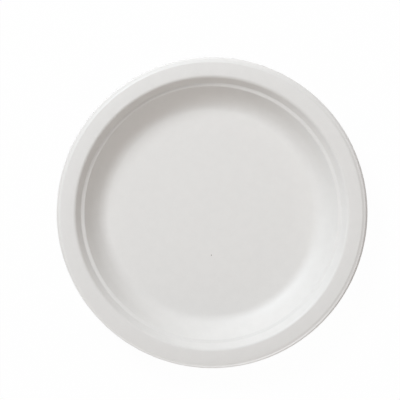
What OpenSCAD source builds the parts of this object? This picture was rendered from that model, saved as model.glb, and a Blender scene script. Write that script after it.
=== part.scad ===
// Round dinner plate of moulded plant fibre, pressed as one sheet of even thickness.
// The sheet is drawn once, as a half section from the middle of the floor out to the
// trimmed edge, and revolved about +Z. The origin is the middle of the underside.

/* [Plate] */
// Outside diameter, over the trimmed edge
plate_d = 229; // [180:1:300]
// Height of the top of the rim above the table
plate_h = 20; // [15:0.5:30]
// Thickness of the pressed fibre sheet
sheet_t = 0.7; // [0.4:0.05:1.2]

/* [Wall] */
// Lean of the upper wall, measured up from level
wall_angle = 51; // [46:1:60]
// Lean of the foot of the wall, below the belly, measured up from level
foot_angle = 38; // [34:0.5:45]
// Height of the belly, where the wall steepens
belly_h = 6.2; // [5:0.2:9]
// Inside radius of the belly's bend
belly_r = 30; // [10:5:60]
// Inside radius of the cove between the floor and the wall
cove_r = 13; // [4:0.5:16]
// Depth of the stacking ledge below the rim
ledge_depth = 5.1; // [4:0.1:7]
// Width of the stacking ledge
ledge_w = 2.5; // [1.4:0.1:4]
// Slope of the stacking ledge, measured up from level
ledge_angle = 21; // [0:1:30]
// Inside radius of the two bends of the stacking ledge
ledge_bend_r = 0.8; // [0.3:0.1:1.4]

/* [Rim] */
// Width of the rim, from the top of the wall to the bend at its outside
rim_w = 10.6; // [7:0.1:20]
// Inside radius of the shoulder, where the wall turns over into the rim
shoulder_r = 2.6; // [1:0.1:3]
// Fall of the rim from its crest to both sides, measured down from level
rim_fall = 1; // [0.5:0.5:6]
// Radius of the gentle crown over the crest
crown_r = 120; // [20:10:200]

/* [Edge] */
// Width of the short fall just outside the rim
step_w = 1.6; // [1:0.1:3]
// Slope of that fall, measured down from level
step_angle = 18; // [8:1:40]
// Width of the level land beyond the fall
land_w = 1.1; // [0.8:0.1:3]
// Width of the turned-down lip outside the land
lip_w = 0.8; // [0.7:0.1:4]
// Slope of the lip, measured down from level
lip_angle = 45; // [30:1:70]
// Inside radius of the bends along the edge
edge_bend_r = 0.4; // [0.2:0.05:0.8]

/* [Hidden] */

// Sides of the revolved sheet, largest turn between two points of a bend, steps of the round trim
TURN_SIDES = 180;
BEND_STEP = 4;
TRIM_STEPS = 6;
// Share of a straight stretch that the bends at its two ends may use together, and share of
// each half of the rim that the crown may use
BEND_SHARE = 0.98;
CROWN_SHARE = 0.6;

// Radii of the corners, worked from the trimmed edge inwards
edge_r = plate_d / 2;
lip_end_r = edge_r - sheet_t / 2 * (1 - sin(lip_angle));
land_out_r = edge_r - lip_w;
land_in_r = land_out_r - land_w;
rim_out_r = land_in_r - step_w;
rim_mid_r = rim_out_r - rim_w / 2;
rim_in_r = rim_out_r - rim_w;
ledge_out_r = rim_in_r - ledge_depth / tan(wall_angle);
ledge_in_r = ledge_out_r - ledge_w;

// The crown rounds off the crest, so the crest's corner stands a little above the top of the rim
crown_room_r = CROWN_SHARE * rim_w / 2 / tan(rim_fall) - sheet_t;
crown_bend_r = min(crown_r, crown_room_r);
crest_z = plate_h + (crown_bend_r + sheet_t) * (1 / cos(rim_fall) - 1);

// Heights of the corners, worked from the crest of the rim downwards
rim_in_z = crest_z - (rim_mid_r - rim_in_r) * tan(rim_fall);
rim_out_z = crest_z - (rim_out_r - rim_mid_r) * tan(rim_fall);
land_z = rim_out_z - step_w * tan(step_angle);
lip_end_z = land_z - (lip_end_r - land_out_r) * tan(lip_angle);
ledge_out_z = rim_in_z - ledge_depth;
ledge_in_z = ledge_out_z - ledge_w * tan(ledge_angle);
belly_corner_r = ledge_in_r - (ledge_in_z - belly_h) / tan(wall_angle);
floor_corner_r = belly_corner_r - (belly_h - sheet_t) / tan(foot_angle);

// Corners of the sheet's upper face: [radius, height, inside bend radius]
CORNERS = [
    [0, sheet_t, 0],
    [floor_corner_r, sheet_t, cove_r],
    [belly_corner_r, belly_h, belly_r],
    [ledge_in_r, ledge_in_z, ledge_bend_r],
    [ledge_out_r, ledge_out_z, ledge_bend_r],
    [rim_in_r, rim_in_z, shoulder_r],
    [rim_mid_r, crest_z, crown_bend_r],
    [rim_out_r, rim_out_z, edge_bend_r],
    [land_in_r, land_z, edge_bend_r],
    [land_out_r, land_z, edge_bend_r],
    [lip_end_r, lip_end_z, 0]
];
LAST = len(CORNERS) - 1;

// Place of a corner, and the length and heading of the straight stretch that leaves it
function spot(i) = [CORNERS[i][0], CORNERS[i][1]];
function run(i) = norm(spot(i + 1) - spot(i));
function heading(i) = atan2(CORNERS[i + 1][1] - CORNERS[i][1], CORNERS[i + 1][0] - CORNERS[i][0]);
// Angle turned at a corner, and its side: 1 where the sheet turns up, -1 where it turns down
function turn(i) = heading(i) - heading(i - 1);
function side(i) = sign(turn(i));
// Unit vectors along a heading and square to it
function along(angle) = [cos(angle), sin(angle)];
function across(angle) = [-sin(angle), cos(angle)];

// Bend radius on the upper face. The inside of a bend faces up where the sheet turns
// upwards, and down where it turns downwards, so there the sheet's thickness is added.
function wanted_radius(i) = CORNERS[i][2] + (side(i) < 0 ? sheet_t : 0);
// Length that a bend takes from the straight stretches on both sides of its corner
function wanted_length(i) =
    i == 0 || i == LAST ? 0 : wanted_radius(i) * tan(abs(turn(i)) / 2);
// The two bends of a stretch share it. Where it is too short for both, both are reduced.
function fit(i) = min(1, BEND_SHARE * run(i) / (wanted_length(i) + wanted_length(i + 1)));
function face_radius(i) = wanted_radius(i) * min(fit(i - 1), fit(i));
function bend_centre(i) =
    spot(i)
    - face_radius(i) * tan(abs(turn(i)) / 2) * along(heading(i - 1))
    + side(i) * face_radius(i) * across(heading(i - 1));

// Points of one bend, at a depth below the upper face
function bend_points(i, depth) =
    let (steps = max(2, ceil(abs(turn(i)) / BEND_STEP)))
    [for (k = [0:steps])
        bend_centre(i) - (side(i) * face_radius(i) + depth) * across(heading(i - 1) + turn(i) * k / steps)];

// One face of the sheet from the axis to the trimmed edge, at a depth below the upper face
function face_points(depth) = concat(
    [[0, sheet_t - depth]],
    [for (i = [1:LAST - 1]) each bend_points(i, depth)],
    [spot(LAST) - depth * across(heading(LAST - 1))]);

// The trimmed edge, half round from the upper face to the underside
function trim_points() =
    let (middle = spot(LAST) - sheet_t / 2 * across(heading(LAST - 1)))
    [for (k = [1:TRIM_STEPS - 1])
        middle + sheet_t / 2 * across(heading(LAST - 1) - 180 * k / TRIM_STEPS)];

function backwards(points) = [for (i = [len(points) - 1:-1:0]) points[i]];

module sheet_section() {
    polygon(concat(face_points(0), trim_points(), backwards(face_points(sheet_t))));
}

module plate() {
    color([0.87, 0.865, 0.85])
        rotate_extrude($fn = TURN_SIDES)
            sheet_section();
}

plate();
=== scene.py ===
import bpy
import numpy as np
from mathutils import Matrix, Vector


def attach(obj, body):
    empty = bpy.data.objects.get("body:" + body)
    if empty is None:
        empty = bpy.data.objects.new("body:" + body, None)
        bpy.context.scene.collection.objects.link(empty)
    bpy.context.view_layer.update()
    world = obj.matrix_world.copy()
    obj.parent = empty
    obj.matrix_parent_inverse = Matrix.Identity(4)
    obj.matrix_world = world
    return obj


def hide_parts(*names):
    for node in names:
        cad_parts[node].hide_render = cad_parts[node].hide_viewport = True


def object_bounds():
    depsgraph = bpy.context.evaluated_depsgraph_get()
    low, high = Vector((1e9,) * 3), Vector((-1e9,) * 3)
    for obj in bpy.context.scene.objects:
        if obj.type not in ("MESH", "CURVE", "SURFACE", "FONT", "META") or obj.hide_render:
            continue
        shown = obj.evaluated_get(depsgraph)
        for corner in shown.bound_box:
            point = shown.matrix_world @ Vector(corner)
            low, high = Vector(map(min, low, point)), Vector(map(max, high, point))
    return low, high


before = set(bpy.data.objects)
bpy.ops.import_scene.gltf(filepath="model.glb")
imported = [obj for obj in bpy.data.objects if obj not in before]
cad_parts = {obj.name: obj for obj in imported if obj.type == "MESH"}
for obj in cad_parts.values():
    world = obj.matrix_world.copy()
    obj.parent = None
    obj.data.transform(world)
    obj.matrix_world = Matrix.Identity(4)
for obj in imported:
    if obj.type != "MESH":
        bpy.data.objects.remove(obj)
cad_low, cad_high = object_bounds()


# The sheet's section
# One sheet of plant-fibre pulp, drained on a wire screen and pressed hot between two dies.
# It has one thickness all over, and every bend of it is a radius ground into the dies.
edge_radius = (cad_high.x - cad_low.x) / 2
rim_height = cad_high.z
sheet_thickness = 0.0007
wall_lean = np.radians(51)
foot_lean = np.radians(38)
belly_height = 0.0062
belly_bend = 0.030
cove_bend = 0.013
ledge_drop = 0.0051
ledge_width = 0.0025
ledge_lean = np.radians(21)
ledge_bend = 0.0008
rim_width = 0.0106
shoulder_bend = 0.0026
rim_fall = np.radians(1)
crown_bend = 0.120
step_width = 0.0016
step_lean = np.radians(14)
land_width = 0.0011
lip_width = 0.0008
lip_lean = np.radians(36)
edge_bend = 0.0004
blank_spare = 0.003
land_start = edge_radius - lip_width - land_width
step_start = land_start - step_width
rim_start = step_start - rim_width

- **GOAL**
Quote the data above verbatim from its first line to the line that includes "sheet_t = 0.7; // [0.4:0.05:1.2]", with both boundary lines retained.

- **THE RESULT**
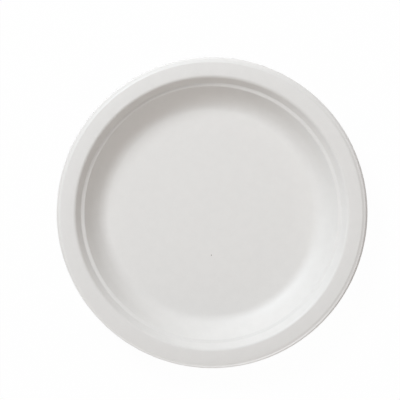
What OpenSCAD source builds the parts of this object? This picture was rendered from that model, saved as model.glb, and a Blender scene script. Write that script after it.
=== part.scad ===
// Round dinner plate of moulded plant fibre, pressed as one sheet of even thickness.
// The sheet is drawn once, as a half section from the middle of the floor out to the
// trimmed edge, and revolved about +Z. The origin is the middle of the underside.

/* [Plate] */
// Outside diameter, over the trimmed edge
plate_d = 229; // [180:1:300]
// Height of the top of the rim above the table
plate_h = 20; // [15:0.5:30]
// Thickness of the pressed fibre sheet
sheet_t = 0.7; // [0.4:0.05:1.2]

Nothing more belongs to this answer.